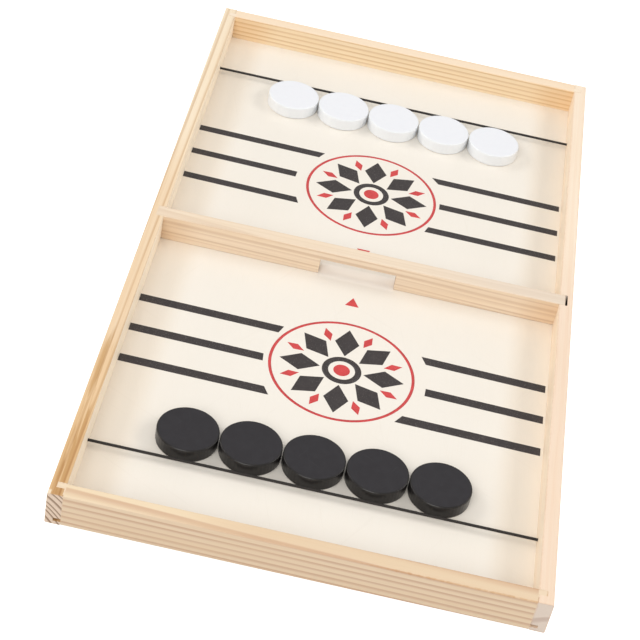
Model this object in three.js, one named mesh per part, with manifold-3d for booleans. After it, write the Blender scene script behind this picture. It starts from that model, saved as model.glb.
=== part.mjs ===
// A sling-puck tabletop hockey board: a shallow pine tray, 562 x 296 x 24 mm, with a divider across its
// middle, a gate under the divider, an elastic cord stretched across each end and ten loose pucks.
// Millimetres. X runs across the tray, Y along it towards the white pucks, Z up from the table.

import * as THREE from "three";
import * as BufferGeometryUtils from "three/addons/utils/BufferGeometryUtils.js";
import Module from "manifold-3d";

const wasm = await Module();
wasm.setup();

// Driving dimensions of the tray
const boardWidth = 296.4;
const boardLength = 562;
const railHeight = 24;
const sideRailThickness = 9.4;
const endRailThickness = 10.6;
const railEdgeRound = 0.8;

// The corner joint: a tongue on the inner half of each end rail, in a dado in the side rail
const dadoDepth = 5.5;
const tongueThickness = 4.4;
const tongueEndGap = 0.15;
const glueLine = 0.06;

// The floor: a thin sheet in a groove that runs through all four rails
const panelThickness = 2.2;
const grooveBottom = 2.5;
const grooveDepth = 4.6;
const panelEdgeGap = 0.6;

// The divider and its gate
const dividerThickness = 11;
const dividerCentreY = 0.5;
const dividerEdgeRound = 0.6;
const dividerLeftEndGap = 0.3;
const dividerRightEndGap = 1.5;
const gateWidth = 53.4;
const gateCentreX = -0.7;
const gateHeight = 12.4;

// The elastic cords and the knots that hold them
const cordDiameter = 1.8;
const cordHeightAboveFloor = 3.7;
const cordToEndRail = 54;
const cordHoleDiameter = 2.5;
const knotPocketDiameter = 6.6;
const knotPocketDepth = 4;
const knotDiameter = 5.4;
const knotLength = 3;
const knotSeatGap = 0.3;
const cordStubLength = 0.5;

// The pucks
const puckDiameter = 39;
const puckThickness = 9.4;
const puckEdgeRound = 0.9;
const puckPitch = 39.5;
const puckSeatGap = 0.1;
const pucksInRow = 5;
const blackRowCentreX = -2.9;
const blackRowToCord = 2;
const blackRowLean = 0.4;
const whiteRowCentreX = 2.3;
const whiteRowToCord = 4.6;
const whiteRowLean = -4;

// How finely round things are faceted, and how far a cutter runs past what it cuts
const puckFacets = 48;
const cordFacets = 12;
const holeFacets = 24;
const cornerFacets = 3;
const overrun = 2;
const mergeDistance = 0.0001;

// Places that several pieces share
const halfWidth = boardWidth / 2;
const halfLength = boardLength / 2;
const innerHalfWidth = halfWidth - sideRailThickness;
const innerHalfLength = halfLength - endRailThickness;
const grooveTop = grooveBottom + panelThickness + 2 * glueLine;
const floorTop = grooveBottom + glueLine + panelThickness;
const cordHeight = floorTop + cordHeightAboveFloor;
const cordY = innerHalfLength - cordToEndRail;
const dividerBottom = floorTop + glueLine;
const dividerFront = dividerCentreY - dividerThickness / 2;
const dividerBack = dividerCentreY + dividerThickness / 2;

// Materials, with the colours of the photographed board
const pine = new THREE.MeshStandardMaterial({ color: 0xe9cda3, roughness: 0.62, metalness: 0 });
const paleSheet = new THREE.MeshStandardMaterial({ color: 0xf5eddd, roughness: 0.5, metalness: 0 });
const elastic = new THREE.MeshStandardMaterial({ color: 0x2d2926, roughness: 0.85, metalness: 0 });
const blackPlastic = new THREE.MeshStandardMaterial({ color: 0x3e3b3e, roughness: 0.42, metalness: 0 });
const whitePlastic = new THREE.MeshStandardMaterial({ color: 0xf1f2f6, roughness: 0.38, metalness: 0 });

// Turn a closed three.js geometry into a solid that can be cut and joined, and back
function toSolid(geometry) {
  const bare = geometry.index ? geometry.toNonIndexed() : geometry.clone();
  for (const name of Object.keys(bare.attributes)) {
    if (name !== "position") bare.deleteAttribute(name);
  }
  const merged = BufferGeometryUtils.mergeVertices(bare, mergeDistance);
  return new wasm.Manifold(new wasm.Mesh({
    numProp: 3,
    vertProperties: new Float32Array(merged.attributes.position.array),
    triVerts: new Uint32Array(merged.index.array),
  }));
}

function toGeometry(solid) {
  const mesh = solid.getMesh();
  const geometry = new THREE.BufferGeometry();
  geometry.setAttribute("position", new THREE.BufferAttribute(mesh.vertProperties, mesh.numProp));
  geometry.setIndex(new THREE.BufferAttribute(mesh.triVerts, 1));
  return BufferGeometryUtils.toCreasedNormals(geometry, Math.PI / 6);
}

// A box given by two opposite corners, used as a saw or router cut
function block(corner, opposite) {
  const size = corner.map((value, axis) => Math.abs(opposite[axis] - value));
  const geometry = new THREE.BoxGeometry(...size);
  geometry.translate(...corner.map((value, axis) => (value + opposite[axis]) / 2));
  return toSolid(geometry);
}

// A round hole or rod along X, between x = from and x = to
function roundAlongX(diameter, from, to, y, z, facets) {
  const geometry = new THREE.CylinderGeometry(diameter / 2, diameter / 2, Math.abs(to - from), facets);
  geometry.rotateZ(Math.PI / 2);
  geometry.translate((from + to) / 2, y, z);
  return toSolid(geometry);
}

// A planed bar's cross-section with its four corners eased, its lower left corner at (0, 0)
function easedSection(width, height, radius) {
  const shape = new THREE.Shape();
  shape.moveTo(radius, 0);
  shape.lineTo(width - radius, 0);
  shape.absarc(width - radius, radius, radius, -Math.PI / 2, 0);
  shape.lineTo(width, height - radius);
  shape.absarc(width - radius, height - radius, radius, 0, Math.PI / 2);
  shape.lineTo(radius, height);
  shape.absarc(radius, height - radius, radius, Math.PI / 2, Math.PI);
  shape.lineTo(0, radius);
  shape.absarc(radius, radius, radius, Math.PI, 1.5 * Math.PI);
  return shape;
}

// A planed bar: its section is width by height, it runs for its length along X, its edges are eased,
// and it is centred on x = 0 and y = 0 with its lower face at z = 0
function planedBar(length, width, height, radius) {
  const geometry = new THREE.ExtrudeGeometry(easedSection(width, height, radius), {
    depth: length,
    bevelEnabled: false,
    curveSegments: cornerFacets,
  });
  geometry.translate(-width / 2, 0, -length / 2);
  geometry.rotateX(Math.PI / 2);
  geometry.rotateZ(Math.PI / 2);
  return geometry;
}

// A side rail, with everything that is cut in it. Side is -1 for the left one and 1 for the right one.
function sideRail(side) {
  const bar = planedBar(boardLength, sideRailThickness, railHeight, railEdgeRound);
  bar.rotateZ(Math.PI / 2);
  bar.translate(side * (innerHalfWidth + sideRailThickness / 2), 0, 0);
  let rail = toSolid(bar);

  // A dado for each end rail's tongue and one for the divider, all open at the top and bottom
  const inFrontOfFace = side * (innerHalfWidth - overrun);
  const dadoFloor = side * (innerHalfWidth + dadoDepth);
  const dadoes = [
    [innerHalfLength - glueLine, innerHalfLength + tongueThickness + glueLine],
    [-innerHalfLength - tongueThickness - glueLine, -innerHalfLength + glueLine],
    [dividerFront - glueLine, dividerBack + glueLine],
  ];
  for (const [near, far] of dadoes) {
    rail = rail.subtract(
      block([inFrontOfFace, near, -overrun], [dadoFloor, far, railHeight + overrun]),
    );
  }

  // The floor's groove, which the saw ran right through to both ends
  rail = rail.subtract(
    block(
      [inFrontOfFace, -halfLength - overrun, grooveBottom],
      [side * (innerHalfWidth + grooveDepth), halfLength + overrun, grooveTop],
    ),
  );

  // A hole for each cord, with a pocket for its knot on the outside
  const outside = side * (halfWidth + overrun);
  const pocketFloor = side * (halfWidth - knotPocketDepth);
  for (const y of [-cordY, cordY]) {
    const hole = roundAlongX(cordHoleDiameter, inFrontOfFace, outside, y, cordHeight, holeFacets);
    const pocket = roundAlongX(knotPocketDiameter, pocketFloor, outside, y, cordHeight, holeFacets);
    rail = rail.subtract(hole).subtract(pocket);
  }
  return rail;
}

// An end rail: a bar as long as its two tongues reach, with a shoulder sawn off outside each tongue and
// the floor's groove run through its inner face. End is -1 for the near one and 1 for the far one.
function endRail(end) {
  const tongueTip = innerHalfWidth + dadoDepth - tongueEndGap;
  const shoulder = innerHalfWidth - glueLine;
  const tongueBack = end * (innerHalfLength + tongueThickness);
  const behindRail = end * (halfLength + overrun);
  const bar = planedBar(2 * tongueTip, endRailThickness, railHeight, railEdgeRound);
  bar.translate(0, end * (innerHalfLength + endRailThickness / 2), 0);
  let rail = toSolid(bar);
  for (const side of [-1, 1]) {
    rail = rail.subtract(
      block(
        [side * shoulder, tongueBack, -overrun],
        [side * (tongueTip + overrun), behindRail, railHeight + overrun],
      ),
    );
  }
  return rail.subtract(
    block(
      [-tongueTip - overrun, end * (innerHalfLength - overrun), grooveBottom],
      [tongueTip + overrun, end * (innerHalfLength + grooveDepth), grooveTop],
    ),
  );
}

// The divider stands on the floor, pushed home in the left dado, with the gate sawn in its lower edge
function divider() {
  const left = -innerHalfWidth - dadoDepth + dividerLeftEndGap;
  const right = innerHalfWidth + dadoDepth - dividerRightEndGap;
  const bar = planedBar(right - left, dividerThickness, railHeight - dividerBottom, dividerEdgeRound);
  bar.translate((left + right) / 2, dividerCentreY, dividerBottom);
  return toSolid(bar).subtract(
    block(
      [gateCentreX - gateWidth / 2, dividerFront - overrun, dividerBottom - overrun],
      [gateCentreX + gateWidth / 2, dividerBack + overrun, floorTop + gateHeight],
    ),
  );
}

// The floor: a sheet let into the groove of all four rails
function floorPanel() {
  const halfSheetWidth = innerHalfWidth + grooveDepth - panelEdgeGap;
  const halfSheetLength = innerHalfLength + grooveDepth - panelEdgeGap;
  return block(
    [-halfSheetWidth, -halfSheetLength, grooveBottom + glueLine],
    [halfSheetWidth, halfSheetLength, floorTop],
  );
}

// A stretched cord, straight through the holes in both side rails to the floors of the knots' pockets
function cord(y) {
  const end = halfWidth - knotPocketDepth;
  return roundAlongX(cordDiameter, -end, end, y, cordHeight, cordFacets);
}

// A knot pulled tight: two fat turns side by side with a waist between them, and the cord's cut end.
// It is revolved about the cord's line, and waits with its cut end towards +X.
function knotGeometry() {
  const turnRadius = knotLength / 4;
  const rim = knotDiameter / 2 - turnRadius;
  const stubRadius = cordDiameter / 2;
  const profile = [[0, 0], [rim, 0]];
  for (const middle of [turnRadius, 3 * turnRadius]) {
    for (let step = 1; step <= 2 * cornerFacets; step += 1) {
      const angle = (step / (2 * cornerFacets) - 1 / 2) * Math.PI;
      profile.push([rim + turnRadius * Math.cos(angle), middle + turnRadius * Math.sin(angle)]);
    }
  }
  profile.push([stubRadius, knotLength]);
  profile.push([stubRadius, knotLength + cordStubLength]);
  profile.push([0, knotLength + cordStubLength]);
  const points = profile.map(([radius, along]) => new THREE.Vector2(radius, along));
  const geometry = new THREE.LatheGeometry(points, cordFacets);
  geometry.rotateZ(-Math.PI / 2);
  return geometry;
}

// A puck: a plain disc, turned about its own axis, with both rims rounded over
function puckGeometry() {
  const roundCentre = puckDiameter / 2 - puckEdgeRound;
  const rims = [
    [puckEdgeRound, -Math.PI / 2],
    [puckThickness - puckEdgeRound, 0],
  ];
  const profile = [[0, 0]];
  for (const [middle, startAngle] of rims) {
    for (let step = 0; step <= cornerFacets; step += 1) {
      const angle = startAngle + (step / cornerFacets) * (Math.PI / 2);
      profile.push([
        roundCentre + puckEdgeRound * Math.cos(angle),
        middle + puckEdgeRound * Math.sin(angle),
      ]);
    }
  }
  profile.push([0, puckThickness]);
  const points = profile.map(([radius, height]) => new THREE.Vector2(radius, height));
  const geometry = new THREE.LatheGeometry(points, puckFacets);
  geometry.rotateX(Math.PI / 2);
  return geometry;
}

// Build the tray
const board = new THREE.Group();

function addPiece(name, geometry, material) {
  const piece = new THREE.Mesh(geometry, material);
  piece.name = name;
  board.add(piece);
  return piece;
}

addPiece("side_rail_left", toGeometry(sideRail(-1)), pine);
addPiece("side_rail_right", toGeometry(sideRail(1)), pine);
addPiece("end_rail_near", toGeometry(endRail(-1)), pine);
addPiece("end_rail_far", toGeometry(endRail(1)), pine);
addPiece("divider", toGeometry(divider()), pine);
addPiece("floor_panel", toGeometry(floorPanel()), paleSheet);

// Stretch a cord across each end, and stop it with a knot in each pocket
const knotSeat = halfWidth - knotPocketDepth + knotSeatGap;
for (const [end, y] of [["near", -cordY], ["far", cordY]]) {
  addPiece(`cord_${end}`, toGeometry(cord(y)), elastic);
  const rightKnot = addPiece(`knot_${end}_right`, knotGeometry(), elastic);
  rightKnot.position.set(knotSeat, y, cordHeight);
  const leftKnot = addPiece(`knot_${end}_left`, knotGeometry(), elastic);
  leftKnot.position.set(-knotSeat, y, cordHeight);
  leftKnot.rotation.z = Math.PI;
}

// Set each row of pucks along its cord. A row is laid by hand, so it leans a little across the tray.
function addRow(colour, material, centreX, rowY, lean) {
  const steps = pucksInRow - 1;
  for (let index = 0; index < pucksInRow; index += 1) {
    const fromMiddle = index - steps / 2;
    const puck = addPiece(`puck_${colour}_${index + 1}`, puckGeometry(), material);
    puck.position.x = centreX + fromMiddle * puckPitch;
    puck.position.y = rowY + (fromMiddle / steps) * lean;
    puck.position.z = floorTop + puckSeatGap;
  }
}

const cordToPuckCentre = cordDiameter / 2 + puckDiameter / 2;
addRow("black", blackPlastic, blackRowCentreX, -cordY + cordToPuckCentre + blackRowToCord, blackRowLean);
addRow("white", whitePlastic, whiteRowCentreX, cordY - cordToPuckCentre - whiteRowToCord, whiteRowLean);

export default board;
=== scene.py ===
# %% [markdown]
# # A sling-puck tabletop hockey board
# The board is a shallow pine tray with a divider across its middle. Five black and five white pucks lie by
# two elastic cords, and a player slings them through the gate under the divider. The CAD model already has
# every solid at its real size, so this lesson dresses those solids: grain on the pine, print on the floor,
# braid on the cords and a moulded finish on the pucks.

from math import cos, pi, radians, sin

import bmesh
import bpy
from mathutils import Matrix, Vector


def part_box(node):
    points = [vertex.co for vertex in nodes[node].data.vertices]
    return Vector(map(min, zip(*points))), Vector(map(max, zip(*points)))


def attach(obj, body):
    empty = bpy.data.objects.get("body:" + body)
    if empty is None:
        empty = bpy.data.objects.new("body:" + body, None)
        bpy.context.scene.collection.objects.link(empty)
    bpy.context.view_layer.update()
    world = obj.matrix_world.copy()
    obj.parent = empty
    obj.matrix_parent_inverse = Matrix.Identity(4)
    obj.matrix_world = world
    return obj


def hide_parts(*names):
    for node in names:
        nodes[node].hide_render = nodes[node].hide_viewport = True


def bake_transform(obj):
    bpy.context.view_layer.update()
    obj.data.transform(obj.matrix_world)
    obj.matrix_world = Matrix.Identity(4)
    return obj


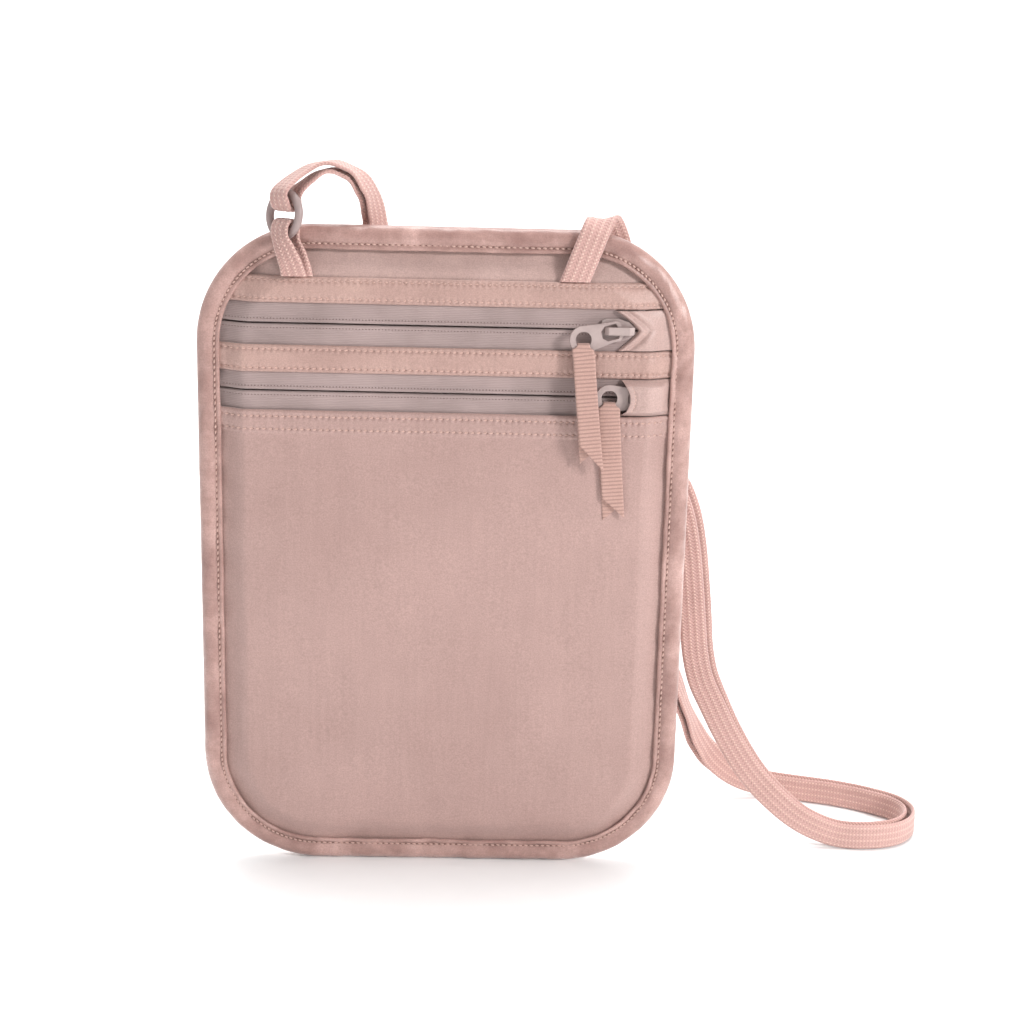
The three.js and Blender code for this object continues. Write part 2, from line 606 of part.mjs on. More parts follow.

GOAL: Using the entries above, extract exactly the span from the line with "const cordToPuckCentre = cordDiameter" to the line with "from math import cos, pi, radians, sin", both lines included; leave out everything else.

FULL OUTPUT:
const cordToPuckCentre = cordDiameter / 2 + puckDiameter / 2;
addRow("black", blackPlastic, blackRowCentreX, -cordY + cordToPuckCentre + blackRowToCord, blackRowLean);
addRow("white", whitePlastic, whiteRowCentreX, cordY - cordToPuckCentre - whiteRowToCord, whiteRowLean);

export default board;
=== scene.py ===
# %% [markdown]
# # A sling-puck tabletop hockey board
# The board is a shallow pine tray with a divider across its middle. Five black and five white pucks lie by
# two elastic cords, and a player slings them through the gate under the divider. The CAD model already has
# every solid at its real size, so this lesson dresses those solids: grain on the pine, print on the floor,
# braid on the cords and a moulded finish on the pucks.

from math import cos, pi, radians, sin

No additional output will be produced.